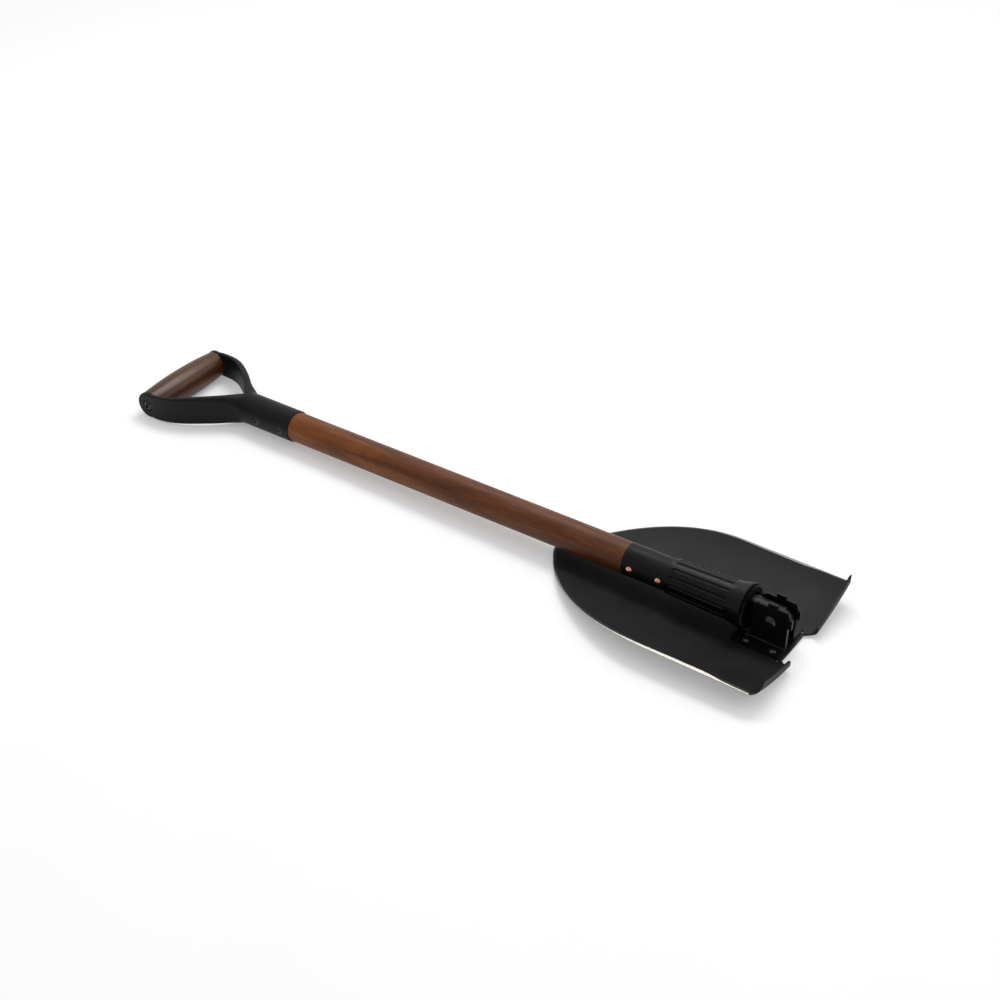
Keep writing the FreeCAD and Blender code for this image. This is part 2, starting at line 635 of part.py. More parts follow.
def blade_sheet():
    """The blade's lengthwise section, turned about the trough's axis: sheet, bend and foot step."""
    sketch = doc.addObject("Sketcher::SketchObject", "blade_section")
    radius, gauge, bend = size("trough_radius"), size("blade_gauge"), size("step_bend")
    front, rise = size("blade_front"), size("step_rise")
    bend_x = front - gauge - bend
    back = -240.0
    points = {
        "back_top": Vector(back, -radius, 0),
        "bend_top": Vector(bend_x, -radius, 0),
        "step_inner": Vector(front - gauge, -radius + bend, 0),
        "step_inner_top": Vector(front - gauge, -radius + rise, 0),
        "step_outer_top": Vector(front, -radius + rise, 0),
        "step_outer": Vector(front, -radius + bend, 0),
        "bend_bottom": Vector(bend_x, -radius - gauge, 0),
        "back_bottom": Vector(back, -radius - gauge, 0),
    }
    middle = Vector(bend_x, -radius + bend, 0)
    diagonal = math.sqrt(0.5)
    inner_arc = Part.Arc(
        points["bend_top"],
        middle + Vector(bend * diagonal, -bend * diagonal, 0),
        points["step_inner"],
    )
    outer = bend + gauge
    outer_arc = Part.Arc(
        points["step_outer"],
        middle + Vector(outer * diagonal, -outer * diagonal, 0),
        points["bend_bottom"],
    )
    names = list(points)
    for one, other in zip(names, names[1:] + names[:1]):
        if (one, other) == ("bend_top", "step_inner"):
            sketch.addGeometry(inner_arc, False)
        elif (one, other) == ("step_outer", "bend_bottom"):
            sketch.addGeometry(outer_arc, False)
        else:
            sketch.addGeometry(Part.LineSegment(points[one], points[other]), False)
    sketch.Placement = Placement(Vector(0, 0, 0), Rotation(Vector(1, 0, 0), 90))
    sketch.setExpression("Placement.Base.z", "sizes.trough_radius - sizes.blade_drop")
    turn = doc.addObject("Part::Revolution", "blade_trough")
    turn.Source = sketch
    turn.Axis = Vector(1, 0, 0)
    turn.Base = Vector(0, 0, radius - size("blade_drop"))
    turn.Angle = 60
    turn.Symmetric = True
    turn.Solid = True
    return turn


def blade_outline():
    """The blade seen from above, as a tall prism: two long arcs meet at the tip."""
    sketch = doc.addObject("Sketcher::SketchObject", "blade_plan")
    half, start, radius = size("blade_half"), size("point_start"), size("point_radius")
    rear, front, gap = size("blade_rear"), size("blade_front"), size("step_gap")
    corner = 6.0
    offset = radius - half
    reach = math.sqrt(radius * radius - offset * offset)
    tip = Vector(start - reach, 0, 0)
    lean = math.radians(22)
    bulge = Vector(start - radius * math.sin(2 * lean), radius * math.cos(2 * lean) - offset, 0)
    side = [
        Vector(rear, gap - 5, 0),
        Vector(rear + 6, gap - 0.5, 0),
        Vector(front + 2, gap, 0),
        Vector(front + 2, half - corner - 4, 0),
        Vector(front, half - corner - 2, 0),
    ]
    corner_middle = Vector(front - corner * (1 - math.sqrt(0.5)), half - corner * (1 - math.sqrt(0.5)), 0)
    corner_end = Vector(front - corner, half, 0)
    arc_start = Vector(start, half, 0)

    def mirrored(point):
        return Vector(point.x, -point.y, 0)

    def half_outline(place):
        lines = [Part.LineSegment(place(a), place(b)) for a, b in zip(side, side[1:])]
        lines.append(Part.Arc(place(side[-1]), place(corner_middle), place(corner_end)))
        lines.append(Part.LineSegment(place(corner_end), place(arc_start)))
        lines.append(Part.Arc(place(arc_start), place(bulge), tip))
        return lines

    sketch.addGeometry(Part.LineSegment(mirrored(side[0]), side[0]), False)
    for edge in half_outline(lambda point: point) + half_outline(mirrored):
        sketch.addGeometry(edge, False)
    prism = doc.addObject("Part::Extrusion", "blade_prism")
    prism.Base = sketch
    prism.DirMode = "Custom"
    prism.Dir = Vector(0, 0, 1)
    prism.LengthFwd = 60
    prism.LengthRev = 60
    prism.Solid = True
    return prism


EAR_RIVETS = [(-15.2, 1), (-15.2, -1), (8.4, 1), (8.4, -1)]


def rivet_rods(name, radius, start, length):
    """A cylinder along Z at each ear rivet."""
    return [
        rod(f"{name}_{i}", radius, start, length, "z", (f"{x}", f"{side} * sizes.ear_rivet_y", "0"))
        for i, (x, side) in enumerate(EAR_RIVETS)
    ]


def step_trim(name, side, corners):
    """A prism along X that trims the top of one foot step; corners are (distance from middle, z)."""
    prism = doc.addObject("Part::Extrusion", name)
    outline = doc.addObject("Part::Polygon", name + "_outline")
    outline.Nodes = [Vector(0, side * y, z) for y, z in corners]
    outline.Close = True
    prism.Base = outline
    prism.DirMode = "Custom"
    prism.Dir = Vector(1, 0, 0)
    prism.LengthFwd = 12
    prism.Solid = True
    return bind(prism, Base_x="sizes.blade_front - sizes.blade_gauge - sizes.step_bend")


STEP_INNER_END = [(18, -17.2), (50, -8.8), (50, 5), (18, 5)]
STEP_OUTER_END = [(70, -2.6), (80, -9.2), (92, -9.2), (92, 8), (70, 8)]
step_tools = [step_trim(f"step_trim_inner_{side}", side, STEP_INNER_END) for side in (1, -1)]
step_tools.append(step_trim("step_trim_outer", -1, STEP_OUTER_END))
blade_cut = cut("blade_stepped", common("blade_trimmed", blade_sheet(), blade_outline()), step_tools)
blade_holes = rivet_rods("blade_rivet_hole", "sizes.ear_rivet_radius + sizes.play", "-40", "30")
blade_holes += [
    rod(f"drain_hole_{i}", "1.5", "-40", "30", "z", ("16", f"{side} * 21.5", "0"))
    for i, side in enumerate((1, -1))
]
blade_flat = cut("blade_drilled", blade_cut, blade_holes)
doc.recompute()


def sharp_edges(shape):
    """Numbers of the edges where the hollow side meets the cut sides, from the tip to the corners."""
    found = []
    for index, edge in enumerate(shape.Edges, start=1):
        middle = edge.valueAt((edge.FirstParameter + edge.LastParameter) / 2)
        from_axis = math.hypot(middle.y, middle.z - (size("trough_radius") - size("blade_drop")))
        on_top = abs(from_axis - size("trough_radius")) < 0.01
        sideways = abs(middle.y) > size("step_gap") and middle.x < size("blade_rear")
        if on_top and sideways and edge.Length > 30:
            found.append(index)
    return found


blade = doc.addObject("Part::Chamfer", "blade_ground")
blade.Base = blade_flat
bevel = size("edge_bevel")
blade.Edges = [(index, bevel, bevel * 0.45) for index in sharp_edges(blade_flat.Shape)]
node("blade", hang(blade))


# ---------------------------------------------------------------- ears and pivot
def ear_plate(name, side):
    """The upright plate of one ear: its outline in the hinge's plane, with two locking tabs."""
    sketch = doc.addObject("Sketcher::SketchObject", name + "_outline")
    foot = Vector(-22.0, -22.4, 0)
    flare_end = Vector(-15.5, -13.0, 0)
    flare = Part.Arc(foot, Vector(-16.6, -18.9, 0), flare_end)
    corner = Part.Arc(Vector(13.0, 15.6, 0), Vector(15.1, 14.7, 0), Vector(16.0, 12.6, 0))
    left = [
        flare_end,
        Vector(-15.5, 11.0, 0),
        Vector(-11.3, 14.8, 0),
        Vector(-3.0, 14.8, 0),
        Vector(-3.0, 18.3, 0),
        Vector(5.0, 18.3, 0),
        Vector(5.0, 15.6, 0),
        Vector(13.0, 15.6, 0),
    ]
    right = [
        Vector(16.0, 12.6, 0),
        Vector(16.0, 9.3, 0),
        Vector(19.0, 9.3, 0),
        Vector(19.0, 0.7, 0),
        Vector(16.0, 0.7, 0),
        Vector(16.0, -22.4, 0),
        foot,
    ]
    sketch.addGeometry(flare, False)
    for start, end in zip(left, left[1:]):
        sketch.addGeometry(Part.LineSegment(start, end), False)
    sketch.addGeometry(corner, False)
    for start, end in zip(right, right[1:]):
        sketch.addGeometry(Part.LineSegment(start, end), False)
    sketch.Placement = Placement(Vector(), Rotation(Vector(1, 0, 0), 90))
    start = "sizes.ear_gap" if side > 0 else "-sizes.ear_gap - sizes.ear_gauge"
    bind(sketch, Base_y=start)
    plate = doc.addObject("Part::Extrusion", name + "_plate")
    plate.Base = sketch
    plate.DirMode = "Custom"
    plate.Dir = Vector(0, 1, 0)
    plate.Solid = True
    return bind(plate, LengthFwd="sizes.ear_gauge")


def ear(name, side):
    """One L-shaped ear; its foot follows the blade's hollow side."""
    foot = doc.addObject("Part::Box", name + "_foot_block")
    bind(foot, Length="43", Width="15.2", Height="8")
    start = "sizes.ear_gap" if side > 0 else "-sizes.ear_gap - 15.2"
    bind(foot, Base_x="-27", Base_y=start, Base_z="-29.2")
    bedded = common(name + "_foot", foot, trough_space(name + "_bed"))
    weld = rod(name + "_weld", "1.6", "-20", "36", "x",
               ("0", f"{side} * (sizes.ear_gap + sizes.ear_gauge)", "-21.4"))
    solid = fuse(name + "_solid", [ear_plate(name, side), bedded, weld])
    tools = rivet_rods(name + "_hole", "sizes.ear_rivet_radius + sizes.play", "-40", "30")
    tools.append(rod(name + "_pivot_hole", "sizes.pivot_radius + sizes.play", "-20", "40", "y", LEVEL))
    return hang(cut(name + "_drilled", solid, tools))


node("left_ear", ear("left", 1))
node("right_ear", ear("right", -1))

rivets = []
for i, (x, side) in enumerate(EAR_RIVETS):
    y = f"{side} * sizes.ear_rivet_y"
    pin = rod(f"ear_pin_{i}", "sizes.ear_rivet_radius", "-25.4", "4.2", "z", (f"{x}", y, "0"))
    ball = doc.addObject("Part::Sphere", f"ear_head_ball_{i}")
    ball.Radius = 4.4
    bind(ball, Base_x=f"{x}", Base_y=y, Base_z="-21.2 + 1.4 - 4.4")
    block = rod(f"ear_head_block_{i}", "3.3", "-21.2", "1.4", "z", (f"{x}", y, "0"))
    rivets.append(fuse(f"ear_rivet_{i}", [pin, common(f"ear_head_{i}", block, ball)]))
node("ear_rivets", hang(group("ear_rivet_set", rivets)))

outer_face = "sizes.ear_gap + sizes.ear_gauge"
pivot_head = button_head("pivot_head", 5.3, 2.9, 2.2, f"-({outer_face})", -1, ("0", "0"))
pivot_shank = rod("pivot_shank", "sizes.pivot_radius", f"-({outer_face})", "23.4", "y", LEVEL)
node("pivot_bolt", hang(fuse("pivot_bolt_solid", [pivot_head, pivot_shank])))

hexagon = doc.addObject("Part::Prism", "nut_hexagon")
hexagon.Polygon = 6
hexagon.Circumradius = 5.77
hexagon.Height = 5
hexagon.Placement = Placement(Vector(), TURN["y"])
bind(hexagon, Base_y=outer_face)
nut_hole = rod("nut_hole", "sizes.pivot_radius + sizes.play", "0", "20", "y", LEVEL)
node("pivot_nut", hang(cut("pivot_nut_drilled", hexagon, [nut_hole])))

washers = []
for label, start in (("near", "-sizes.ear_gap + sizes.play"), ("far", "sizes.tang_half + sizes.play")):
    disc = rod(f"washer_{label}_disc", "sizes.washer_radius", start, "0.7", "y", LEVEL)
    hole = rod(f"washer_{label}_hole", "sizes.pivot_radius + sizes.play", "-20", "40", "y", LEVEL)
    washers.append(cut(f"washer_{label}", disc, [hole]))
node("pivot_washers", hang(group("washer_pair", washers)))


# ---------------------------------------------------------------- check and export
doc.recompute()
bad = [thing.Name for thing in doc.Objects if {"Invalid", "Error"} & set(thing.State)]
for name, thing in nodes.items():
    if thing.Shape.isNull() or not thing.Shape.isValid():
        bad.append(name)
if bad:
    raise RuntimeError(f"not built cleanly: {bad}")
box = FreeCAD.BoundBox()
for name, thing in nodes.items():
    box.add(thing.Shape.BoundBox)
    thing.Shape.exportStep(f"parts/{name}.step")
    print(f"{name}: {len(thing.Shape.Solids)} solids, {thing.Shape.Volume / 1000:.2f} cm3")
print(f"box: {box.XMin:.2f} {box.YMin:.2f} {box.ZMin:.2f} to {box.XMax:.2f} {box.YMax:.2f} {box.ZMax:.2f}")
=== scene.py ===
import math

import bpy
from mathutils import Matrix, Vector


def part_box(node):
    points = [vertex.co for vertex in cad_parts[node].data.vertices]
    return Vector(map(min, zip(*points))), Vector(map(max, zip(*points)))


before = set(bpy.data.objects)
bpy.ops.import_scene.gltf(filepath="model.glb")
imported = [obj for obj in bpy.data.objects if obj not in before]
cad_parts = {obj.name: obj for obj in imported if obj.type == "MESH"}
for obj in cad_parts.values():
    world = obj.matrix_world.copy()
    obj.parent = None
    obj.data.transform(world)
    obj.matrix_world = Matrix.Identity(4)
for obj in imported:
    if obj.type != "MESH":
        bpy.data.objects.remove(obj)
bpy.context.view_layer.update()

# Metres throughout, in the part's own frame: +X runs along the shaft to the hinge, +Z is up.
MM = 0.001
AXIS_Z = (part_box("wood_shaft")[0][2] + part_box("wood_shaft")[1][2]) / 2


# ------------------------------------------------------------------ material tools
def times(values, factor):
    return tuple(value * factor for value in values)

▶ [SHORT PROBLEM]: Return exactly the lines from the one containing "in imported if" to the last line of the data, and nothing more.

▶ [SOLUTION FOR THIS EXERCISE]:
cad_parts = {obj.name: obj for obj in imported if obj.type == "MESH"}
for obj in cad_parts.values():
    world = obj.matrix_world.copy()
    obj.parent = None
    obj.data.transform(world)
    obj.matrix_world = Matrix.Identity(4)
for obj in imported:
    if obj.type != "MESH":
        bpy.data.objects.remove(obj)
bpy.context.view_layer.update()

# Metres throughout, in the part's own frame: +X runs along the shaft to the hinge, +Z is up.
MM = 0.001
AXIS_Z = (part_box("wood_shaft")[0][2] + part_box("wood_shaft")[1][2]) / 2


# ------------------------------------------------------------------ material tools
def times(values, factor):
    return tuple(value * factor for value in values)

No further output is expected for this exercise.